To do
Look below for the line containing "rake_head()" and the line containing "limed oak frame."; repeat exactly those two lines and all lines between them, and nothing else.

===== Data shown =====

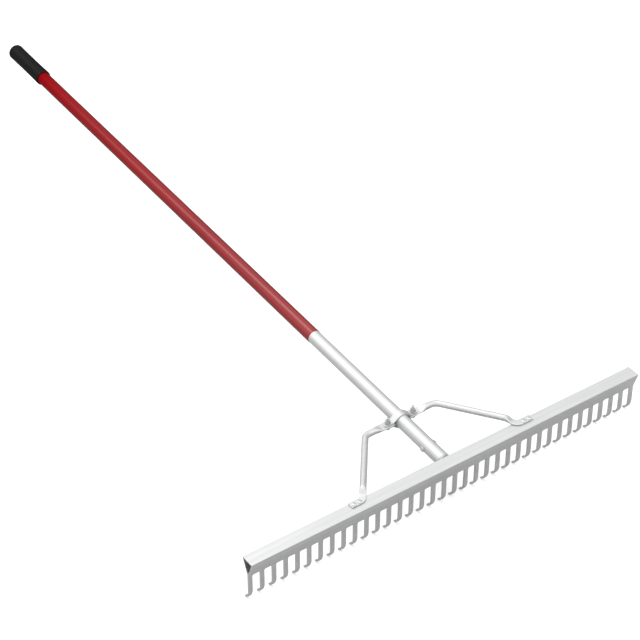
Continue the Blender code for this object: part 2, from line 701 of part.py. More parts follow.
def arm_rings(bm, mirror):
    """Rings of the arm's outer and inner skins, flat at the clamp and flat below at the foot."""
    foot_crush = FOOT_END_X[mirror] - FOOT_CORNER_X[mirror] + FOOT_FLAT_LENGTH
    points = arm_points(mirror, foot_crush)
    skins = {0.0: [], ARM_WALL: []}
    for i, (point, share, done, left) in enumerate(points):
        ahead = points[min(i + 1, len(points) - 1)][0] - points[max(i - 1, 0)][0]
        side = ahead.cross(HANDLE_NORMAL.lerp(AXIS_Z, smooth_step(share))).normalized()
        up = side.cross(ahead).normalized()
        at_clamp = 1 - smooth_step((done - ARM_FLAT_LENGTH) / ARM_CRUSH_LENGTH)
        at_foot = 1 - smooth_step((left - foot_crush) / ARM_CRUSH_LENGTH)
        middle = point - FOOT_DROP * at_foot * up
        flat_width = ARM_FLAT_WIDTH if at_clamp > at_foot else FOOT_WIDTH
        for wall, rings in skins.items():
            shape = arm_section(max(at_clamp, at_foot), wall, flat_width)
            section = [middle + s * side + u * up for s, u in shape]
            rings.append([bm.verts.new((mirror * p.x, p.y, p.z)) for p in section])
    return skins[0.0], skins[ARM_WALL]


def brace_arm(name, mirror):
    """Tube crushed flat at the clamp, and flat along its underside at the foot; mirror is -1 on the left."""
    bm = bmesh.new()
    outer, inner = arm_rings(bm, mirror)
    loops = outer + inner[::-1] + [outer[0]]
    for first, second in zip(loops, loops[1:]):
        for k in range(ARM_STEPS):
            n = (k + 1) % ARM_STEPS
            bm.faces.new((first[k], first[n], second[n], second[k]))
    arm = finish(bm, name, aluminium(), smooth_below=50)
    drill(arm, BOLT_RADIUS + HOLE_CLEARANCE, [bolt_frame(mirror * CLAMP_BOLT_X)])
    places = [Matrix.Translation((mirror * x, FOOT_RIVET_Y, TOP_Z)) for x in FOOT_RIVETS[mirror]]
    drill(arm, RIVET_RADIUS + HOLE_CLEARANCE, places, RIVET_REACH)


def main():
    clear_scene()
    axis = empty("handle_axis", HANDLE_FRAME)
    bpy.context.view_layer.update()
    rake_head()
    handle_bracket()
    handle_tube(axis)
    vinyl_sleeve(axis)
    end_grip(axis)
    cross_rivet()
    clamp_half("clamp_upper", -1, axis)
    clamp_half("clamp_lower", 1, axis)
    clamp_fasteners()
    brace_arm("brace_arm_left", -1)
    brace_arm("brace_arm_right", 1)
    rivets()


main()
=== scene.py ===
"""Looks of the wide aluminium landscape rake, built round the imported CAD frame."""
import math

import bmesh
import bpy
import numpy as np
from mathutils import Matrix, Vector

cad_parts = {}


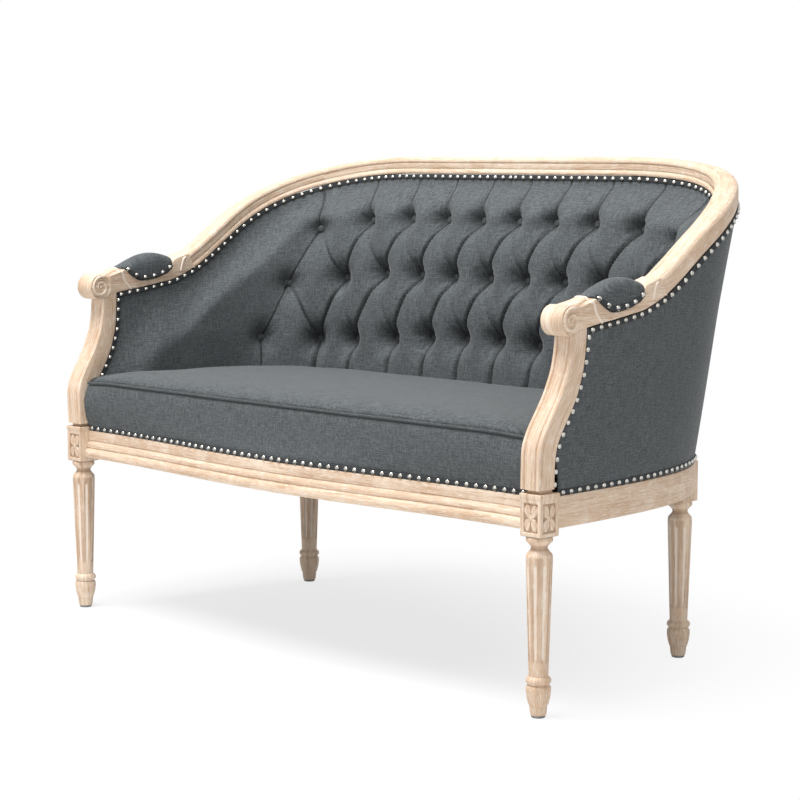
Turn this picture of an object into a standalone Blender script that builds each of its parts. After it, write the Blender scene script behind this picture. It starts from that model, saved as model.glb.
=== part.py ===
"""Tufted loveseat: a deep-buttoned tub settee in a carved, limed oak frame.

Metres, +Z up, +X to the right of someone facing the settee, front towards -Y.
Everything is laid out with y = 0 halfway between the front and back leg axes,
and one parent empty then moves the whole settee so that its footprint is centred.
"""

import bpy
import bmesh
from math import atan2, cos, exp, hypot, pi, radians, sin, sqrt
from mathutils import Vector

# Clearance between pieces that bear on each other
GAP = 0.0003

# Legs: positions of the four axes and the square blocks above the turning
FRONT_LEG_SPREAD = 1.204
BACK_LEG_SPREAD = 0.980
LEG_DEPTH = 0.492
BLOCK_WIDTH = 0.043
BLOCK_CAP_OVERHANG = 0.0012
BLOCK_CAP_HEIGHT = 0.0075
FRONT_BLOCK_BOTTOM = 0.2915
FRONT_BLOCK_TOP = 0.360
BACK_BLOCK_BOTTOM = 0.281
PANEL_MARGIN = 0.0065
PANEL_DEPTH = 0.0018
FLUTES = 8
FLUTE_DEPTH = 0.0018
FLUTE_HALF_ANGLE = radians(6)
GLIDE_RADIUS = 0.0115
GLIDE_HEIGHT = 0.004

# Seat rails
RAIL_BOTTOM = 0.300
RAIL_TOP = 0.352
RAIL_THICKNESS = 0.023
FRONT_RAIL_FORWARD = 0.002
FRONT_BOW = 0.033
SIDE_RAIL_FRONT_X = 0.613
SIDE_RAIL_MIDDLE_X = 0.610
SIDE_RAIL_BULGE_X = 0.605
SIDE_RAIL_BULGE_BEFORE = 0.106
SIDE_RAIL_END_X = 0.515
SIDE_RAIL_END_BEHIND = 0.008

# Arm posts, from the block up to the arm
POST_FOOT = 0.366
POST_NECK_WIDTH = 0.028
POST_WIDTH = 0.041
POST_HEAD_BELOW_ARM = 0.036
POST_KINK = 0.35

# Top rail: arm, rise and crest run on one centre line
TOP_RAIL_X = 0.610
TOP_RAIL_WIDTH = 0.042
TOP_RAIL_HEIGHT = 0.034
ARM_FORWARD = 0.004
CREST_BEHIND = 0.1115
CREST_Z = 0.865
CORNER_RADIUS = 0.2275
ARM_Z = 0.648
ARM_END = 0.270
RISE_START = 0.200
RISE_PULL_LOW = 0.360
RISE_PULL_UP = 0.032
RISE_PULL_HIGH = 0.395
RISE_END = 0.850
CREST_JOINT = 0.600
COVER_CORNER = 0.620
SCROLL_BEHIND = 0.038
SCROLL_DROP = 0.0185
SCROLL_RADIUS = 0.0243
SCROLL_PROUD = 0.0015

# Upholstery
WING_CLEARANCE = 0.0012
WING_EASE = 0.0020
PUFF_HEIGHT = 0.035
WING_CROWN = 0.012
PAD_BACKING = 0.012
LIP_SETBACK = 0.002
LIP_CLEARANCE = 0.0015
LIP_REACH = 0.080
TUFT_ROW_SHARES = (0.355, 0.581, 0.792)
TUFT_END_KEY = 4.5
TUFT_FAN = 0.07
DIMPLE_WIDTH = 0.028
END_STRIP = 0.012
END_STRIP_RISE = 0.007
CREASE_LEVEL = 0.45
BUTTON_RADIUS = 0.0095
BUTTON_SEAT = 0.002
BUTTON_RIM = 0.0065
BUTTON_CROWN = 0.0095
BUTTON_SIDES = 6
SEAT_EDGE_Z = 0.448
SEAT_CROWN_Z = 0.476
SEAT_FORWARD = 0.0135
SEAT_BOW = 0.006
SEAT_POST_CLEARANCE = 0.0015
SEAT_SIDE_TUCK = 0.0165
SEAT_BACK_TUCK = 0.0385
WELT_RADIUS = 0.0025
WELT_SETBACK = 0.0037
COVER_THICKNESS = 0.004
COVER_INSET = 0.0015
ARM_PAD_RISE = 0.0433
ARM_PAD_SPREAD = 0.0015

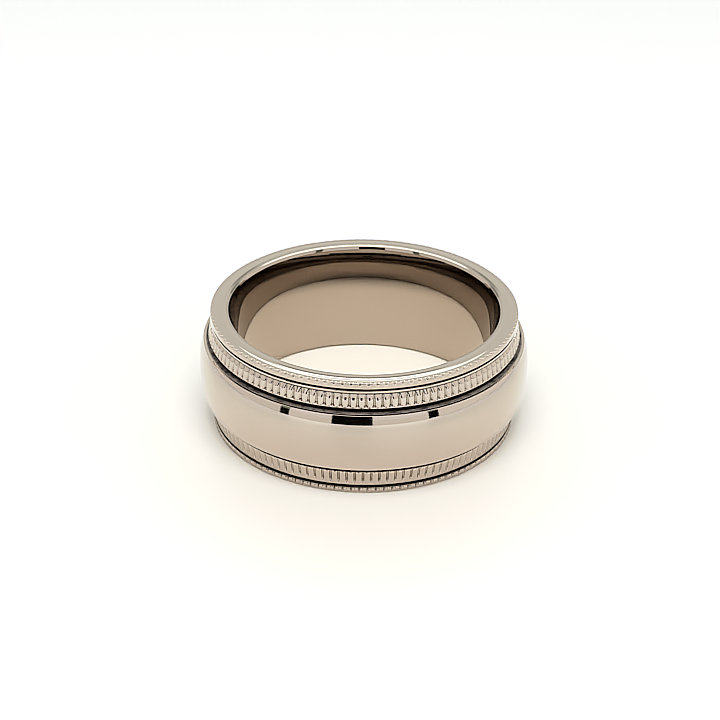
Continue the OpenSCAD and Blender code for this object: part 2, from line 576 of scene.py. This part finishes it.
def polished_titanium():
    material = bpy.data.materials.new("polished_titanium")
    bench = Bench(material)
    place = bench.node("ShaderNodeTexCoord", output=3)
    split = bench.node("ShaderNodeSeparateXYZ", sockets={0: place})
    outputs = split.socket.node.outputs
    x, y, z = (Wire(bench, outputs[k]) for k in range(3))
    radius = (x * x + y * y) ** 0.5
    from_middle = (z - mid_h * MM).size()
    around = bench.node("ShaderNodeCombineXYZ", sockets={0: x * 0.02, 1: y * 0.02, 2: radius + z})
    lines = bench.noise(around, line_waves, 2.0, 0.6)
    haze = bench.noise(place, haze_waves, 3.0, 0.6)
    tone, blots = bench.noise(place, tone_waves), bench.noise(place, blot_waves)
    off_hole = past_mm(radius, off_hole_r)
    narrow = off_hole * (1 - past_mm(radius, narrow_r)) * (1 - past_mm(from_middle, narrow_h))
    wide = off_hole * past_mm(from_middle, wide_low_h) * (1 - past_mm(from_middle, wide_high_h))
    # Painted shade: the narrow groove and the deep part of the wide groove turn nearly black.
    painted_shade = (narrow + wide * (1 - past_mm(radius, deep_r))).past(0.0, 1.0)
    # The ledge turns dark brown: grime in blots, and painted shade.
    grime_and_shade = wide * (1 - past_mm(radius, ledge_r)) * (0.88 + blots.past(0.4, 0.65) * 0.12)
    dirt = bench.node("ShaderNodeAttribute", {"attribute_name": "dirt"}, output=2)
    dull = dirt.past(*dull_dirt)
    # The grains' gaps whose mark passes 1.1 get the same painted shade.
    painted_shade = (painted_shade + dirt.past(*painted_shade_level)).past(0.0, 1.0)
    outer = past_mm(radius, outside_r)
    outside = bench.mix(tone, deep_metal, bright_metal)
    inside = bench.mix(tone, deep_inside, bright_inside)
    metal = bench.mix(dull, bench.mix(outer, inside, outside), dull_metal)
    colour = bench.mix(painted_shade, bench.mix(grime_and_shade, metal, grime_and_shade_colour), painted_shade_colour)
    # Painted shade and grime turn the metal into a rough, dark non-metal.
    shaded_and_grimy = (painted_shade + grime_and_shade * 0.9).past(0.0, 1.0)
    roughness = (0.03 + haze * 0.05) * (0.4 + outer * 0.6) + shaded_and_grimy * 0.4 + dull * 0.2
    relief = {"Strength": 0.04, "Distance": 0.01 * MM, "Height": lines + haze * 0.5}
    surface = {
        "Base Color": colour, "Metallic": 1 - shaded_and_grimy, "Roughness": roughness,
        "Specular IOR Level": 0.1, "Normal": bench.node("ShaderNodeBump", {}, relief),
    }
    shader = bench.node("ShaderNodeBsdfPrincipled", {}, surface)
    bench.node("ShaderNodeOutputMaterial", {}, {"Surface": shader})
    print(f"{material.name}: {len(bench.tree.nodes)} nodes")
    return material


ring.data.materials.append(polished_titanium())
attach(ring, "root")
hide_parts("band")

# %% [markdown]
# ## Floor
#
# A polished thing looks like what is round it, so the floor and the lights matter as much as the metal. The
# floor is a wide sheet of smooth white paper. Close to the ring its colour is darker and warmer, which is
# painted shade and painted warm light mirrored off the metal. Inside the ring it is warm, which is painted
# warm light mirrored off the inside.

# %% The paper
# The close and near colours are painted shade and painted warm light off the metal, the hole's colour is
# painted warm light off the inside, and the far colour is the plain paper.
shaded_warm_close_paper, shaded_warm_near_paper = (0.397, 0.367, 0.326), (0.43, 0.422, 0.388)
far_paper, warm_lit_hole_paper = (0.495, 0.50, 0.49), (0.484, 0.438, 0.363)
painted_light_middle = (0, -6 * MM, 0)


def floor_finish():
    material = bpy.data.materials.new("floor_paper")
    bench = Bench(material)
    place = bench.node("ShaderNodeTexCoord", output=3)
    apart = {"operation": "DISTANCE"}
    from_axis = bench.node("ShaderNodeVectorMath", apart, {0: place, 1: (0, 0, 0)}, output=1)
    from_front = bench.node("ShaderNodeVectorMath", apart, {0: place, 1: painted_light_middle}, output=1)
    # Painted shade and painted warm light, strongest just in front of the ring.
    colour = bench.mix(past_mm(from_front, (7, 18)), shaded_warm_close_paper, shaded_warm_near_paper)
    colour = bench.mix(past_mm(from_front, (18, 40)), colour, far_paper)
    # Painted warm light on the paper inside the ring.
    colour = bench.mix(1 - past_mm(from_axis, (8.8, 9.5)), colour, warm_lit_hole_paper)
    shader = bench.node("ShaderNodeBsdfPrincipled", {}, {"Base Color": colour, "Roughness": 0.35})
    bench.node("ShaderNodeOutputMaterial", {}, {"Surface": shader})
    print(f"{material.name}: {len(bench.tree.nodes)} nodes")
    return material


# %% The floor
def sheet_mesh(name, corners, faces, material):
    mesh = bpy.data.meshes.new(name)
    mesh.from_pydata(corners, [], faces)
    mesh.materials.append(material)
    made = bpy.data.objects.new(name, mesh)
    bpy.context.scene.collection.objects.link(made)
    return made


floor_reach = 1.5
floor_corners = [(x * floor_reach, y * floor_reach, 0) for x, y in ((-1, -1), (1, -1), (1, 1), (-1, 1))]
floor = sheet_mesh("floor", floor_corners, [(0, 1, 2, 3)], floor_finish())
print(f"floor {2 * floor_reach:.1f} m across")

# %% [markdown]
# ## Light
#
# The sky gives an even white light, and a wide round lamp hangs above, nearer to the camera than the ring.
# The lamp lights the floor in front of the ring and inside it.
#
# Deep in the ring's grooves and hole light is mirrored many times, and what is left of it looks dark in a
# photograph. So the sky and the screens fade for light that was mirrored three times or more, and some of
# them have a strength of their own for light that was mirrored twice.
#
# Round the ring stand a few screens that only its mirror finish sees: a dark patch where the camera stands,
# pale sheets and grey posts at the front and the sides, and a long lamp and a beam behind. They are patches
# of a ball round the ring, placed by compass angle and height angle, so each is one line of a table. Angle 0
# is towards the camera and grows to the right.

# %% The sky
def fading(bench, strength, twice=1.0):
    """A strength that is multiplied for light that was mirrored twice, and halved after that."""
    light_path = bench.node("ShaderNodeLightPath").socket.node
    bounces = Wire(bench, light_path.outputs["Glossy Depth"])
    second = bounces.past(1.2, 1.8) * (twice - 1) + 1
    return second * (1 - bounces.past(2.2, 2.8) * 0.5) * strength


cool, sky_strength = (0.96, 1.0, 1.015), 1.04
world = bpy.data.worlds.new("studio")
bpy.context.scene.world = world
sky = Bench(world)
glow_of_sky = {"Color": (*cool, 1), "Strength": fading(sky, sky_strength)}
sky.node("ShaderNodeOutputWorld", {}, {"Surface": sky.node("ShaderNodeBackground", {}, glow_of_sky)})
print(f"{world.name}: {len(sky.tree.nodes)} nodes")

# %% The screens
Screen = namedtuple("Screen", "name distance left right low high colour strength twice")
white, cream, pale = (1, 0.99, 0.97), (1, 0.97, 0.90), (0.98, 1.0, 0.93)
grey, black = (0.95, 1, 0.85), (0.003, 0.003, 0.003)
screens = [
    Screen("front_dark", 0.058, -18.5, 5.6, -6, 30, black, 1, 1),
    Screen("front_sheet", 0.062, -50, 39, -4, 8, cream, 1.2, 1),
    Screen("front_wall", 0.064, -50, 39, 8, 50, white, 1.27, 1),
    Screen("left_corner", 0.058, -50.5, -44.5, -6, 9, black, 1, 1),
    Screen("right_corner", 0.058, 39, 45.5, -3, 11, black, 1, 1),
    Screen("left_post", 0.058, -50.5, -44.5, 9, 36, grey, 0.3, 1),
    Screen("right_post", 0.058, 39, 45.5, 11, 36, grey, 0.3, 1),
    Screen("left_low", 0.066, -120, -50.5, -4, 14, cream, 1.14, 0.01),
    Screen("left_high", 0.066, -120, -50.5, 14, 50, cream, 1.14, 1.6),
    Screen("right_low", 0.066, 45.5, 120, -4, 14, cream, 1.25, 0.01),
    Screen("right_high", 0.066, 45.5, 120, 14, 50, cream, 1.25, 1.5),
    Screen("back_low", 0.30, 56, 304, 0, 14, cool, 1.0, 0.01),
    Screen("back_sky", 0.31, 56, 304, 14, 36.2, pale, 1.06, 1.9),
    Screen("back_beam", 0.30, 175.5, 184.5, 30.8, 33, pale, 0.55, 1),
    Screen("back_lamp", 0.31, 150, 210, 36.2, 42.2, white, 2.7, 1),
    Screen("back_wall", 0.31, 120, 240, 42.2, 50, pale, 1.0, 1),
    Screen("overhead", 0.32, -180, 180, 50, 88, white, 1.7, 1),
]


def glow(name, colour, strength, twice=1.0):
    material = bpy.data.materials.new(name)
    bench = Bench(material)
    strength = fading(bench, strength, twice)
    light = bench.node("ShaderNodeEmission", {}, {"Color": (*colour, 1), "Strength": strength})
    bench.node("ShaderNodeOutputMaterial", {}, {"Surface": light})
    return material


def screen_patch(screen, step=4.0, clearance=0.0001):
    """A patch of a ball round the ring, seen only by its reflections."""
    across = max(2, math.ceil((screen.right - screen.left) / step) + 1)
    up = max(2, math.ceil((screen.high - screen.low) / step) + 1)
    corners = []
    for high in np.radians(np.linspace(screen.low, screen.high, up)):
        for turn in np.radians(np.linspace(screen.left, screen.right, across)):
            flat = math.cos(high) * screen.distance
            height = mid_h * MM + math.sin(high) * screen.distance
            corners.append((math.sin(turn) * flat, -math.cos(turn) * flat, max(height, clearance)))
    faces = [
        (i * across + j, i * across + j + 1, (i + 1) * across + j + 1, (i + 1) * across + j)
        for i in range(up - 1) for j in range(across - 1)
    ]
    light = glow(screen.name, screen.colour, screen.strength, screen.twice)
    made = sheet_mesh(screen.name, corners, faces, light)
    made.visible_camera = made.visible_diffuse = made.visible_shadow = False


for screen in screens:
    screen_patch(screen)
nearest = min(screen.distance for screen in screens)
print(f"{len(screens)} screens, the nearest {nearest:.3f} m from the ring's middle")

# %% The lamp
lamp_r, lamp_h, lamp_forward, lamp_sides, lamp_strength = 0.14, 0.30, 0.13, 48, 16.4
turns = np.arange(lamp_sides) * 2 * math.pi / lamp_sides
lamp_rim = [(lamp_r * math.cos(t), lamp_r * math.sin(t) - lamp_forward, lamp_h) for t in turns]
lamp = sheet_mesh("lamp", lamp_rim, [tuple(range(lamp_sides))], glow("lamp", white, lamp_strength))
lamp.visible_camera = lamp.visible_glossy = False
print(f"lamp {2 * lamp_r:.2f} m across, {lamp_h:.2f} m up")

# %% [markdown]
# ## Camera
#
# The camera looks down on the ring at 30 degrees from close by, which is why the near side looks larger
# than the far side. It leans over by less than a degree.

# %% The camera
camera_down, camera_roll = math.radians(29.80), math.radians(0.685)
camera_distance = 112.54 * MM
camera_target = Vector((-0.247, 0, 3.855)) * MM
view = Vector((0, math.cos(camera_down), -math.sin(camera_down)))
level_right = Vector((1, 0, 0))
level_up = level_right.cross(view)
right = level_right * math.cos(camera_roll) + level_up * math.sin(camera_roll)
up = level_up * math.cos(camera_roll) - level_right * math.sin(camera_roll)
lens = bpy.data.cameras.new("camera")
lens.sensor_width, lens.lens = 36, 83.97
lens.clip_start, lens.clip_end = 0.005, 10
camera = bpy.data.objects.new("camera", lens)
turned = Matrix((right, up, -view)).transposed().to_4x4()
camera.matrix_world = Matrix.Translation(camera_target - view * camera_distance) @ turned
bpy.context.scene.collection.objects.link(camera)
bpy.context.scene.camera = camera
bpy.context.scene.view_settings.view_transform = "Standard"
bpy.context.scene.cycles.glossy_bounces = 6
bpy.context.scene.cycles.max_bounces = 16
print(f"camera {camera_distance / MM:.1f} mm away, {math.degrees(camera_down):.1f} degrees up")

# %% [markdown]
# ## A phone's way with a picture
#
# A phone holds back the brightest tones, sharpens every edge and then clips what is brighter than white. So
# the curve first bends over near white and pushes all beyond it well past white, and the sharpening then
# draws a dark line round whatever stands against them. The sharpening works between two gammas, so that it
# treats dark and light edges alike, as the eye sees them.

# %% The picture's treatment
bpy.context.scene.use_nodes = True
treatment = bpy.context.scene.node_tree
treatment.nodes.clear()
layer = treatment.nodes.new("CompositorNodeRLayers")
tones = treatment.nodes.new("CompositorNodeCurveRGB")
white_level = 1.5
tones.inputs["White Level"].default_value = (white_level, white_level, white_level, 1)
tones.mapping.clip_max_y = 3
tones.mapping.extend = "HORIZONTAL"
tone_curve = tones.mapping.curves[3]
beyond_white = 1.9
tone_curve.points[1].location = 1, beyond_white
for light, shown in ((0.7, 0.7), (1.0, 0.88), (1.12, 0.94), (1.22, 1.0)):
    tone_curve.points.new(light / white_level, shown)
for point in tone_curve.points:
    point.handle_type = "VECTOR"
tones.mapping.update()
display_gamma, sharpness = 2.2, 0.20
display, linear = (treatment.nodes.new("CompositorNodeGamma") for _ in range(2))
display.inputs["Gamma"].default_value = 1 / display_gamma
linear.inputs["Gamma"].default_value = display_gamma
sharpen = treatment.nodes.new("CompositorNodeFilter")
sharpen.filter_type = "SHARPEN"
sharpen.inputs["Fac"].default_value = sharpness
picture = treatment.nodes.new("CompositorNodeComposite")
steps = layer, tones, display, sharpen, linear, picture
for first, second in zip(steps[:-1], steps[1:]):
    treatment.links.new(first.outputs["Image"], second.inputs["Image"])
print("the picture goes through", ", ".join(step.name for step in steps))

=====

Output
    rake_head()
    handle_bracket()
    handle_tube(axis)
    vinyl_sleeve(axis)
    end_grip(axis)
    cross_rivet()
    clamp_half("clamp_upper", -1, axis)
    clamp_half("clamp_lower", 1, axis)
    clamp_fasteners()
    brace_arm("brace_arm_left", -1)
    brace_arm("brace_arm_right", 1)
    rivets()


main()
=== scene.py ===
"""Looks of the wide aluminium landscape rake, built round the imported CAD frame."""
import math

import bmesh
import bpy
import numpy as np
from mathutils import Matrix, Vector

cad_parts = {}


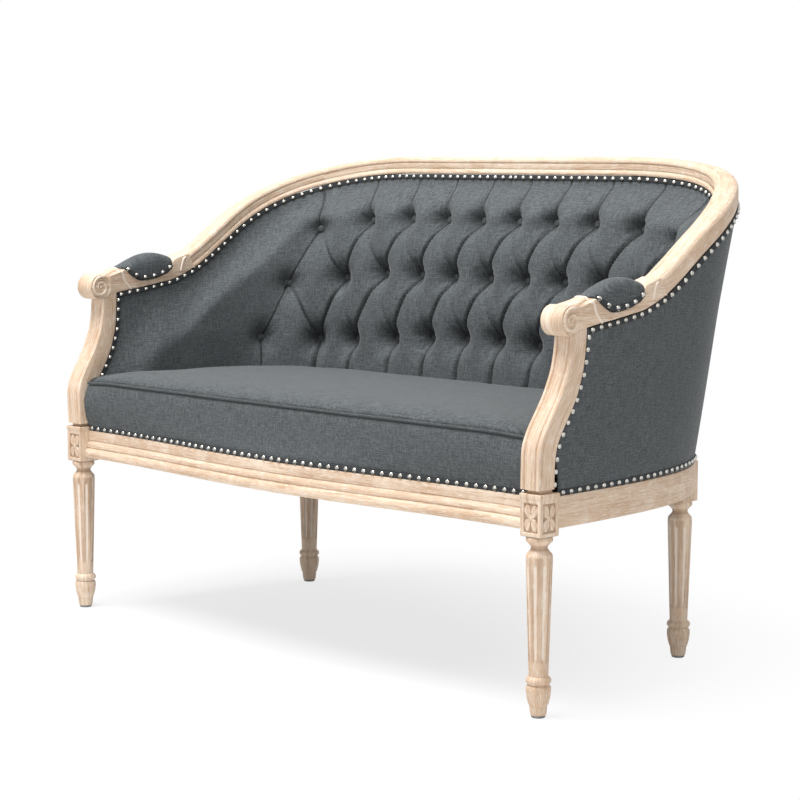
Turn this picture of an object into a standalone Blender script that builds each of its parts. After it, write the Blender scene script behind this picture. It starts from that model, saved as model.glb.
=== part.py ===
"""Tufted loveseat: a deep-buttoned tub settee in a carved, limed oak frame.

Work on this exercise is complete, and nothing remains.